The trade-off: store cards usually have a narrower reward structure than general-purpose cards. You earn heavily on purchases with that one company, but little or nothing elsewhere. They're most valuable if you spend regularly with that retailer anyway.
| Factor | Store Card (Verizon) | General-Purpose Card |
|---|---|---|
| Where you earn rewards | Verizon bills and services | Anywhere Visa is accepted |
| Reward structure | Typically higher at Verizon; lower (or none) elsewhere | Consistent across all merchants |
| Approval odds | May accept lower credit scores | Usually requires stronger credit |
| Acceptance | Works anywhere Visa is accepted, but rewards only apply to Verizon charges | Works everywhere |
Store cards exist because they serve both the retailer and the customer: the company gets customer loyalty and payment data, while the customer gets rewards tailored to their spending habits.
Your Verizon spending level is the primary factor. Someone with a $40 monthly wireless bill will see different value than a household with $150+ in combined wireless and broadband charges. Higher monthly bills mean more reward opportunities.
Your credit profile matters for approval odds. Store cards sometimes have more flexible credit requirements than traditional credit cards, though approval isn't guaranteed.
How you carry balances affects the card's true cost. Store cards typically charge interest on unpaid balances just like other credit cards. If you carry a balance, interest charges can quickly erase rewards value.

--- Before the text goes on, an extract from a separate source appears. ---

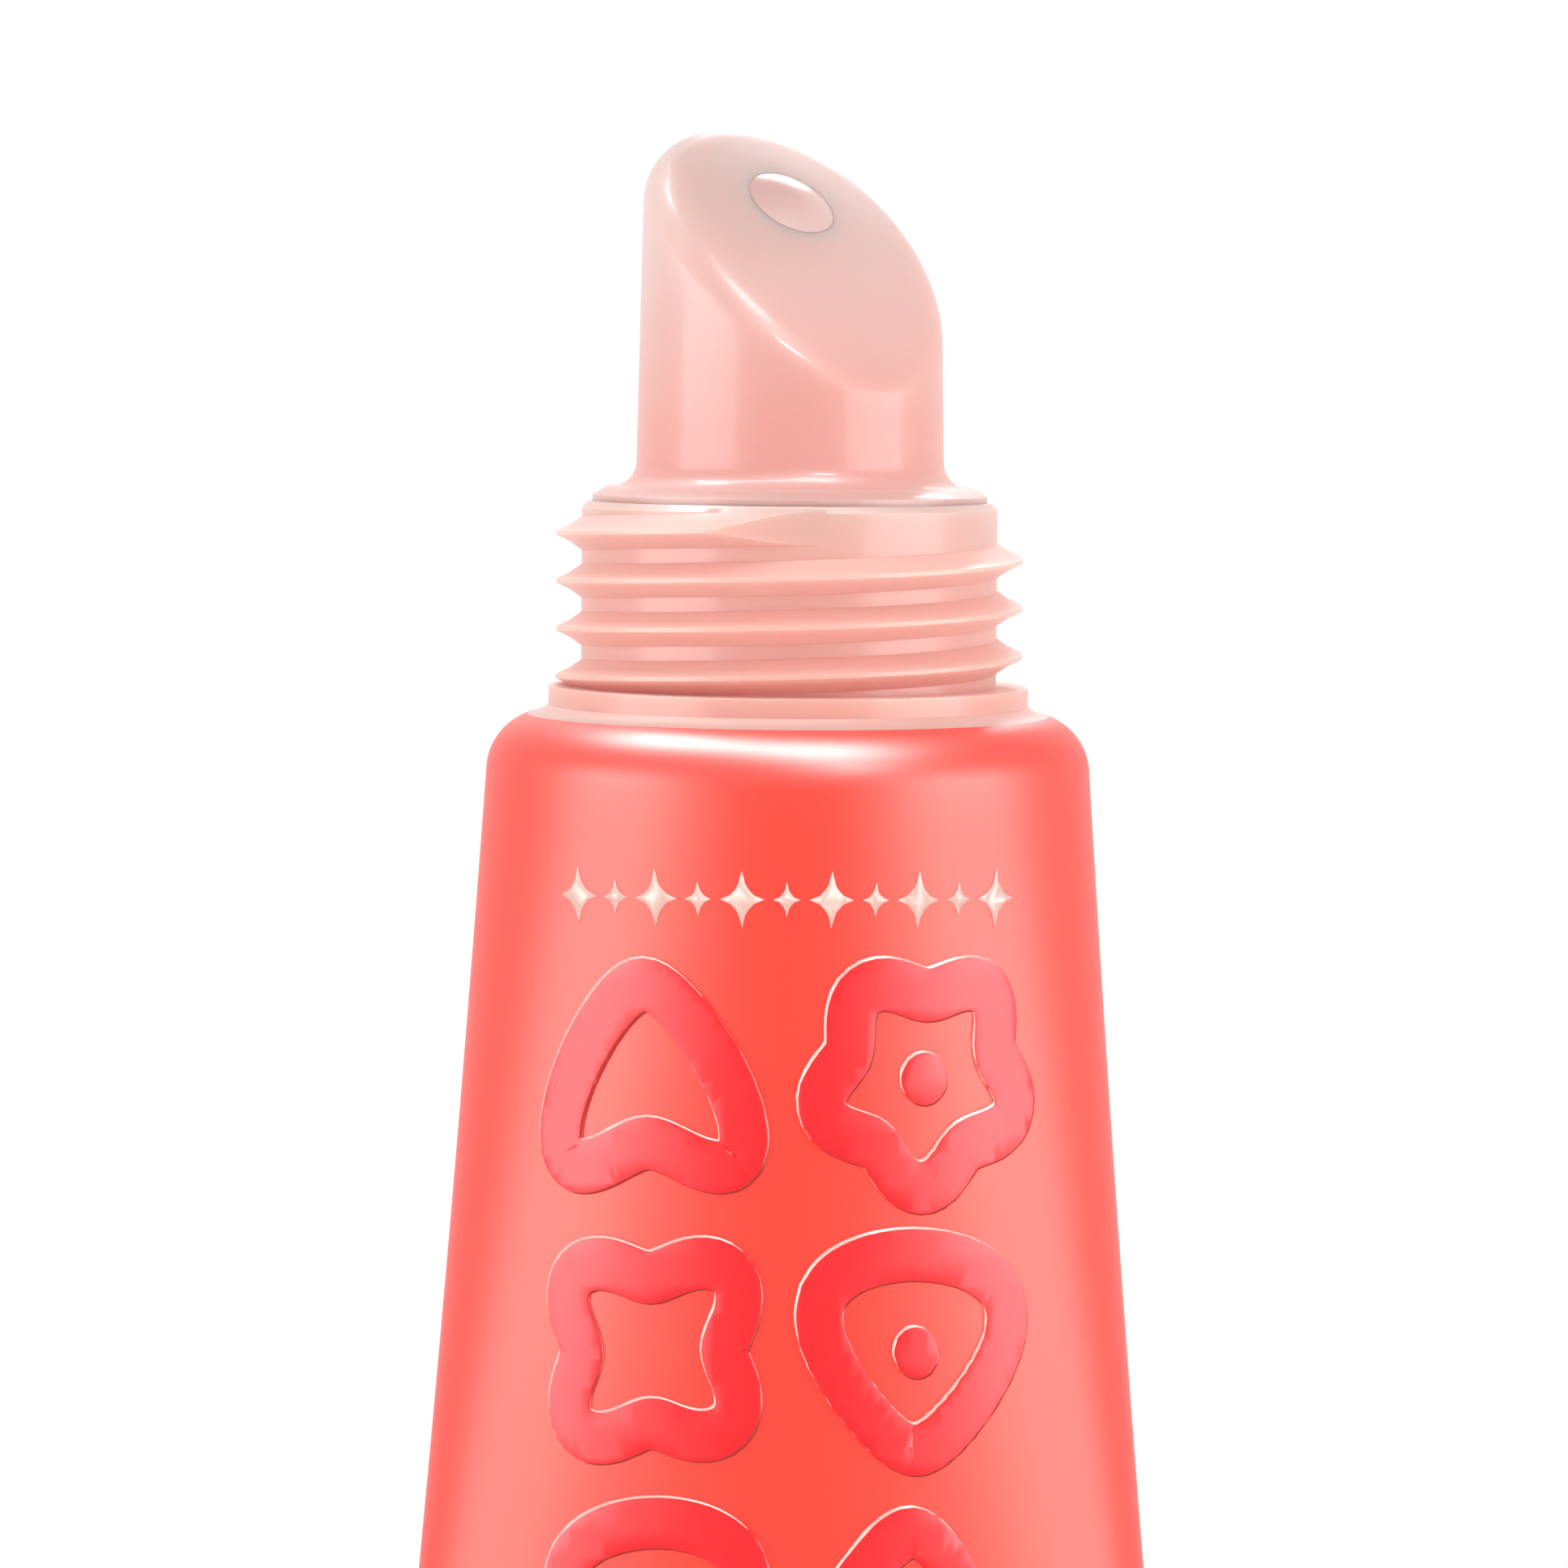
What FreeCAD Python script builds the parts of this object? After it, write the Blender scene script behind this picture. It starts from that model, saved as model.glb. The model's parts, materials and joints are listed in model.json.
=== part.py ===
import FreeCAD, Part
import math
import os

# Squeeze tube for lip gloss with a slant-tip applicator and a screw cap.
# Frame: +Z runs from the flat crimp up to the tip, the crimp lies along X, and the tube's
# front faces -Y. The origin is the middle of the crimp's lower edge. Sizes are millimetres.
# The cap is modelled where it sits when it is screwed down, then lifted off by cap_turns.

# Sleeve: an extruded tube, round at the shoulder and pressed flat at the crimp
sleeve_d = 19.0            # outside diameter at the shoulder
sleeve_wall = 0.45
tube_length = 65.0         # shoulder plane to the crimp's lower edge
crimp_height = 5.0
crimp_thickness = 0.8      # both walls, pressed a little thinner than they were
crimp_spread = 0.06        # how far the pressed walls spread past the sleeve's edge
shoulder_round = 1.9       # outside radius where the sleeve turns in over the head
turn_in = 1.3              # how far the sleeve's lip reaches in over the shoulder
flare_linear = 0.74        # share of the widening that is linear along the length
seam_opening = 0.12        # half opening of the inside where the walls meet above the crimp
loft_sections = 14

# Tube head: shoulder, skirt and threaded neck in one moulding
neck_height = 6.6          # shoulder plane to the neck's rim
neck_ledge = 0.33          # neck's rim that shows around the insert's flange
neck_wall = 1.53           # between the bore and the thread's root
neck_rim_chamfer = 0.2
flange_proud = 0.21        # how far the stop ring stands out past the thread's crest
flange_low = 0.2
flange_high = 0.8
flange_foot_share = 0.35   # where the hollow foot under the stop ring is lowest, as a share of its width
flange_foot_rise = 0.02    # how far that lowest place is above the shoulder plane
skirt_wall = 0.8
skirt_length = 4.5         # shoulder plane to the skirt's lower edge
bore_flare = 0.6           # bevel where the neck's bore opens into the shoulder

# Thread: one right-hand start on the neck, and its mate in the cap
thread_pitch = 1.5
thread_height = 0.81
thread_root_width = 1.2    # the flanks are hollow: wide at the root, thin from half height up
thread_half_width = 0.5
thread_crest_width = 0.12
thread_top_drop = 0.62     # neck's rim down to the middle of the thread's upper end
thread_top_angle = 280.0   # turn about +Z at which the thread's upper end stops
thread_turns = 3.4
run_out_angle = 28.0       # the thread's ends fade out over this much turn
thread_clearance = 0.13    # radial gap between each crest and the other thread's root
thread_root_sink = 0.1     # how deep a ridge is rooted in its wall

# Applicator tip: an insert pressed in the neck, cut on a slant and domed
tip_height = 9.4           # neck's rim to the dome's middle, on the axis
slant_angle = 41.0
slant_azimuth = -53.0      # the way the slant runs downhill
dome_bulge = 0.93          # how far the slant's middle stands above its ends
tip_edge_round = 1.2
nozzle_d = 9.66            # where the nozzle leaves its flare
nozzle_draft = 1.1         # degrees
nozzle_wall = 1.25
channel_draw = 0.15        # how much the channel narrows towards the tip, on the radius
nozzle_flare = 0.8         # radius of the flare at the nozzle's foot
disc_height = 0.45         # insert's flange, which seats on the neck's rim
disc_land = 0.12           # flat of the flange around the nozzle's flare
disc_low_edge = 0.2
disc_chamfer = 0.45
spigot_length = 5.2
spigot_wall = 0.9
press_overlap = 0.02       # how much larger the spigot is than the bore, on the radius
bead_rise = 0.15           # snap bead on the spigot, which sits in the bore's groove
bead_half = 0.35
bead_drop = 3.4            # neck's rim down to the bead's middle
orifice_d = 2.3
orifice_round = 0.35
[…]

Your other cards and spending outside Verizon determine whether a store-specific card makes sense. If you rarely shop elsewhere or already have cards that reward your primary spending categories, adding a single-merchant card adds complexity without benefit.
Store cards work best for people with consistent, predictable spending at that one merchant and the financial discipline to pay the bill in full monthly. If you're a long-term Verizon customer paying $100+ per month in bills, the cumulative rewards could be meaningful. If your Verizon bill is modest or variable, the value shrinks.
The card itself is legitimate—it's just fundamentally limited in scope. That limitation is both its design and its constraint.